Your principles are at the center of it all.
Everything is built around them. So put time into understanding them. When you need to do any of the other stuff in life, you can use your principles as a compass.
We get to choose our responses.
In between “the thing that happens” and “the thing we do in response” we get to choose how we respond. We can learn to change our responses. There is a choice. This seems obvious to me now, but at 25 I remember feeling like I had discovered the secret to the universe.
One thing I think he should have made clearer is the difference between emotional response and acting response. Emotions are often automatic. Something happens and you just feel something. What he’s talking about (I believe) is the action you take – saying something, doing something, or choosing your mental perspective or allowing your mind to run away into different scenarios. You’re not going to choose your emotional response, that’s actually part of the stimulus.
That said, I think that if your response is to thoughtfully manage your emotional response I believe that your emotional responses over time to similar situations will change.
“The Circle of Influence”
This is a prayer-less version of The Serenity Prayer. On the surface it’s common sense. But the book goes into the amount of detail needed for you to see more of the implications it has in your life and to convince you to start being more mindful of it.
“Begin with the End in Mind”
Thinking about where you want to go, why, and drafting mission statements is something I do for nearly every project. This way, when there’s some question of “which way now”, there’s no debate – the mission statement answers it.
“First Things First”
The time-management matrix of important-urgent, important+not urgent, not important + urgent, and not important and not urgent was simple but eye opening. Most of the things I’m glad I have done and most of the things that people are impressed by my doing are things that came out of working in the “important + not urgent” quadrant.
For example: a lot of relationship stuff, side passion projects, exercising, eating well. These are the things that pay off in the long term but are easy to neglect because they are non important. Before the matrix, it was just a mess of “things I should do”. After developing the habit of seeing things through the matrix point of view, life got better.
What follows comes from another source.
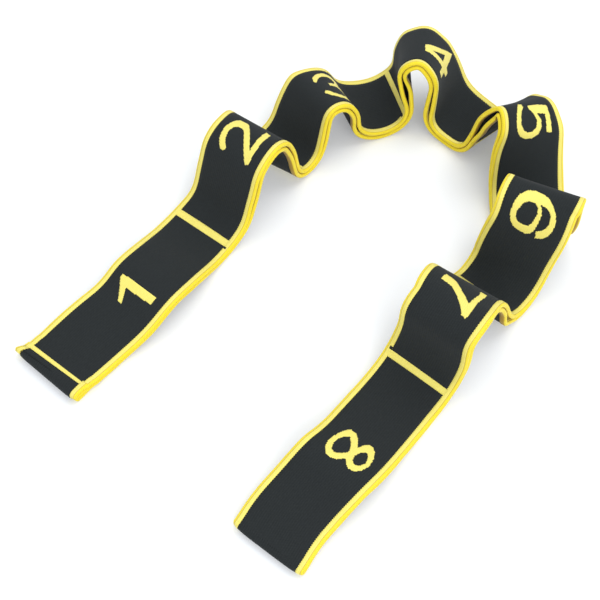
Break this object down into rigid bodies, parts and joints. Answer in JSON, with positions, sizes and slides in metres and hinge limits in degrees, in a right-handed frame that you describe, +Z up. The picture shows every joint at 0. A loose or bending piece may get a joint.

Most things are not zero-sum. Set things up so everyone wins and you’ll get further than trying to take what everyone else has.
“Seek First to Understand, Then to Be Understood”
This is amazing advice. It is also hard to do. But when I do it, it pays off. If everyone did this then the world would be a far better place. He has examples and suggestions here that are enlightening, if not helpful. This is a category of work that deserves its own book but it really opened my eyes.
The word synergy gets such a bad rap. Which is a shame because everyone enjoys synergy when they are experiencing it. If mentioning the thing we want by name gets eye-rolls, how are we going to get more of the thing we want?
Maybe it needs a different name.
What is synergy? It’s the thing were I bring my ideas to friends and we brainstorm on them and they become far far better than any of us could have done on our own. It’s “the whole is greater than the sum of its parts”. It’s the magic of people working together and creating something amazing that none of them could do on their own.
I’m glad to have a word to explain this magic. Even if people make fun of it.
“The Third Alternative”
Here’s a riddle for you: There’s a problem at work. Two solutions are proposed. Person A digs in their heels for one solution, Person B digs in their heels for the other.
The riddle is: who came up with the solution that Person A is promoting? Who came up with the solution Person B is promoting?
We all know the answer to this. People have a very strong tendency to love their own solutions best. We all do it.
The Third Alternative helps break the impasse. Set aside both beloved solutions and ask “what’s a third option here?” This gets the two people on the same side rather than opposing one another. It invites synergy and co-operation.
People tend to dig in their heels to support what they see as the “best” solution. Very often, the “best” solution is their solution.